Granted, when I sign up for a free e-mail account, I am well aware of the costs and benefits of using the account. I realize that some of my messages may be blocked as spam, that sometimes the service is slow, or down, and that there is always a remote possibility that someone may be eavesdropping on my personal correspondences. I also am well aware that I cannot ignore my accounts for months on end, or else they will be either canceled automatically, or be so full of spam as to be rendered inoperable. However, I also view the limits on my existing accounts as a sort of automatic organizational tool, gently reminding me that I don’t really need to keep e-mails that are over a year old. Being able to use my accounts in Tunisia or Jordan, or any other exotic location for that matter, is also quite appealing. E-mail really is a “killer app” when it comes to bringing people together who might otherwise not be able to communicate, but it also has the potential to reveal much information about users to various corporations.
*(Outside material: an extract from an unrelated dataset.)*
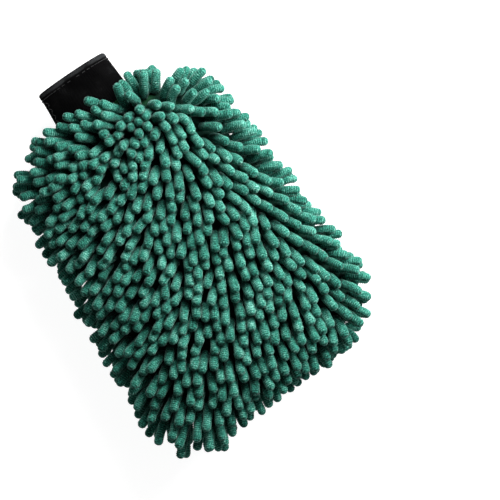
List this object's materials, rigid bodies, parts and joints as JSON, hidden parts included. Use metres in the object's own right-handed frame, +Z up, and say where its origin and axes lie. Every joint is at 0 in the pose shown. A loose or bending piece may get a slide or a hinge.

For ad agencies, this information is a potential goldmine, and privacy watchdogs are legitimately concerned, for e-mail is now a very widespread and unassuming method to track consumer’s trends. These agencies take data trends and create customized ads based on hundreds of contexts found in saved e-mails. Industry experts try to sell this concept as “efficiency”, but what might very well result is a deterioration of consumer privacy. A simple but frightening concept is to think about a Gmail account full of hundreds of megabytes of personal e-mails, being analyzed for various trends. Google claims that no humans are involved in the matching of ads to individual e-mails, but with such financial incentive to pass along this information to marketing firms, how sure can we all be that Google will respect this separation indefinitely? In fact, the more e-mail people accrue in their accounts, and the more people who sign up for the service, the more valuable it becomes for data mining purposes.

If the last few years of nutritional hysteria have taught us anything, it is that nothing is free. “Fat free” muffins the size of grapefruit still contain an astonishingly high amount of calories. To use this analogy with free e-mail service, Google mail is the super-sized version of free e-mail accounts. Quantity does have a quality all its own, but do we as consumers really need to cram more ads down our throats for the sake of another e-mail account? If we choose to do so, then at least we need to be realistic with ourselves and accept the trade-offs, in this case, regular exercise in the form of consumer vigilance.